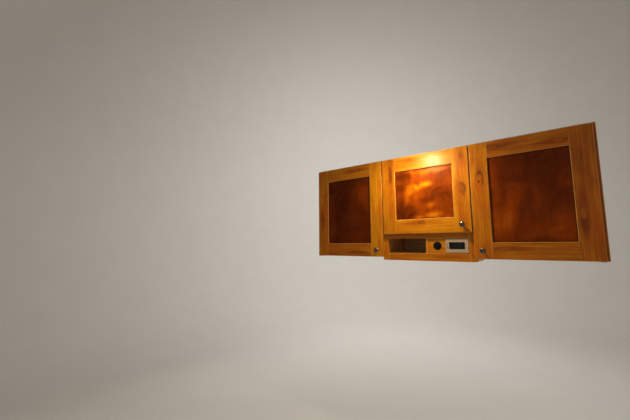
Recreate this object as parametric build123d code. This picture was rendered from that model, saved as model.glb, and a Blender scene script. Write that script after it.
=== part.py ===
from build123d import *
import math
import os

# Overhead cabinet of a teardrop trailer: three framed doors over two side compartments, a
# shorter middle one, and an open cubby with a small control panel below the middle door.
# Millimetres. +X is to the right seen from the front, the doors face -Y and +Z is up.
# The origin is the centre of the four wall bolts, on the cabinet's rear face.

# Doors
door_width = 484
door_gap = 6
full_door_height = 588
short_door_height = 453
door_thickness = 19
door_member_width = 82        # stiles and rails of a door
door_standoff = 2             # from the door's back to the face frame
panel_recess = 8              # from the door's front to its panel
panel_thickness = 6
panel_play = 0.1              # each side of the panel in its groove
groove_depth = 10
panel_edge_gap = 1.5          # from the panel's edge to the bottom of its groove
door_edge_round = 2
opening_bevel = 2             # eased edge round the panel

# Carcass
carcass_depth = 300           # from the wall to the front of the face frame
board_thickness = 12
housing_depth = 4             # how far a floor's ends are let into the boards beside it
back_thickness = 6
hanging_rail_thickness = 19
hanging_rail_height = 70
roof_skin_thickness = 5
roof_radius = 3200            # the roof line, seen from the side
roof_crest_ahead = 400        # from the doors' fronts forward to the roof's highest point
top_reveal = 4                # from the doors' tops up to the roof line at the face frame

# Face frame
frame_thickness = 19
stile_width = 33
door_overlay = 21             # how far a door laps the stile that carries its hinges
top_rail_drop = 40            # from the doors' tops down to the top rail's lower edge
side_rail_height = 33
cubby_rail_lap = 13           # how far the short door laps the rail above the cubby
cubby_rail_height = 40
cubby_height = 84
cubby_bottom_rail_height = 42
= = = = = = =
* What the task requires: Your output must be the lines of the material above, from the first through the line that contains "top_reveal = 4", copied exactly. Include both endpoints and nothing else.

* Finished task:
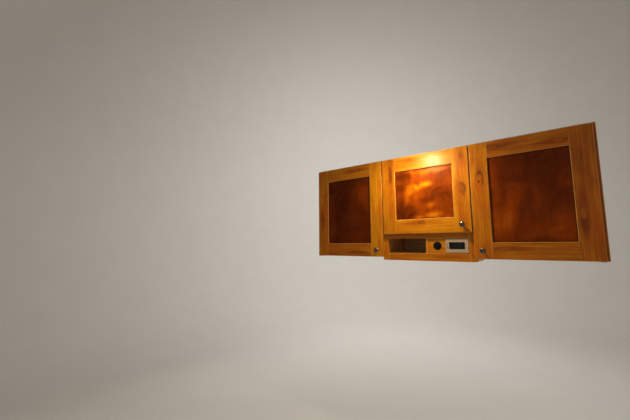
Recreate this object as parametric build123d code. This picture was rendered from that model, saved as model.glb, and a Blender scene script. Write that script after it.
=== part.py ===
from build123d import *
import math
import os

# Overhead cabinet of a teardrop trailer: three framed doors over two side compartments, a
# shorter middle one, and an open cubby with a small control panel below the middle door.
# Millimetres. +X is to the right seen from the front, the doors face -Y and +Z is up.
# The origin is the centre of the four wall bolts, on the cabinet's rear face.

# Doors
door_width = 484
door_gap = 6
full_door_height = 588
short_door_height = 453
door_thickness = 19
door_member_width = 82        # stiles and rails of a door
door_standoff = 2             # from the door's back to the face frame
panel_recess = 8              # from the door's front to its panel
panel_thickness = 6
panel_play = 0.1              # each side of the panel in its groove
groove_depth = 10
panel_edge_gap = 1.5          # from the panel's edge to the bottom of its groove
door_edge_round = 2
opening_bevel = 2             # eased edge round the panel

# Carcass
carcass_depth = 300           # from the wall to the front of the face frame
board_thickness = 12
housing_depth = 4             # how far a floor's ends are let into the boards beside it
back_thickness = 6
hanging_rail_thickness = 19
hanging_rail_height = 70
roof_skin_thickness = 5
roof_radius = 3200            # the roof line, seen from the side
roof_crest_ahead = 400        # from the doors' fronts forward to the roof's highest point
top_reveal = 4                # from the doors' tops up to the roof line at the face frame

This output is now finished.